日本大百科全書(ニッポニカ) 「口底炎」の意味・わかりやすい解説
口底炎
こうていえん
下顎(かがく)の歯の歯周炎、抜歯創、下顎骨骨折、顎下腺(せん)炎、舌下腺炎、下顎骨骨膜炎あるいは骨髄炎などから感染が広がって口底部に炎症が波及した症状をいう。
口底部にはさまざまな解剖上での隙(げき)(空洞的な部位)が存在し、相互に連絡しながら胸部にまで達している。そのため、口底に炎症を生じると口底部全体に広がりやすく、重篤な症状を呈することが多い。
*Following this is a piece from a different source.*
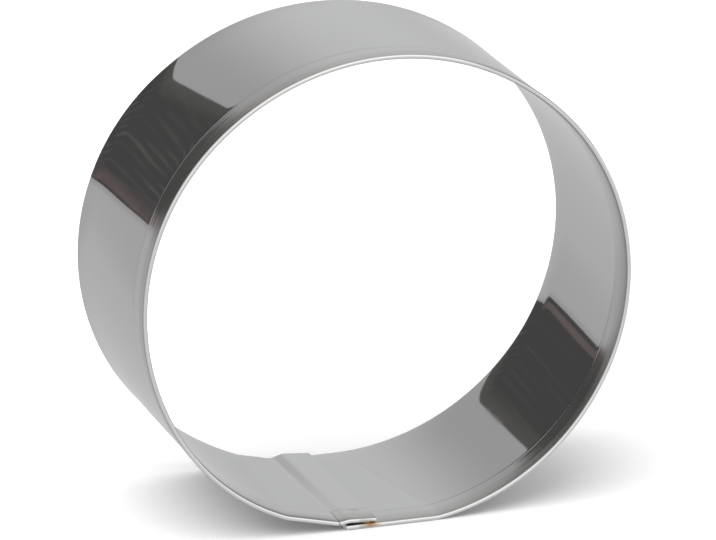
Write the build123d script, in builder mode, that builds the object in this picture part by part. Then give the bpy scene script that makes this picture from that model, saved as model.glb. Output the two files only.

初めに舌下部あるいは顎下部の腫脹(しゅちょう)、疼痛(とうつう)、発熱がみられ、さらに舌の挙上の際の痛み、嚥下(えんげ)痛、談話障害などを生じ、全身状態も悪化する。治療法は、まず局所および全身の安静を保ち、化学療法剤の投与を行う。膿瘍(のうよう)が形成されれば、切開して膿を排出させる。炎症が限局せずに他部位の隙に波及した場合には早めに切開し病巣を開放にする。口腔(こうくう)にみられる重篤な炎症性疾患であるが、近年、抗生物質の発達により発現頻度は小さくなっている。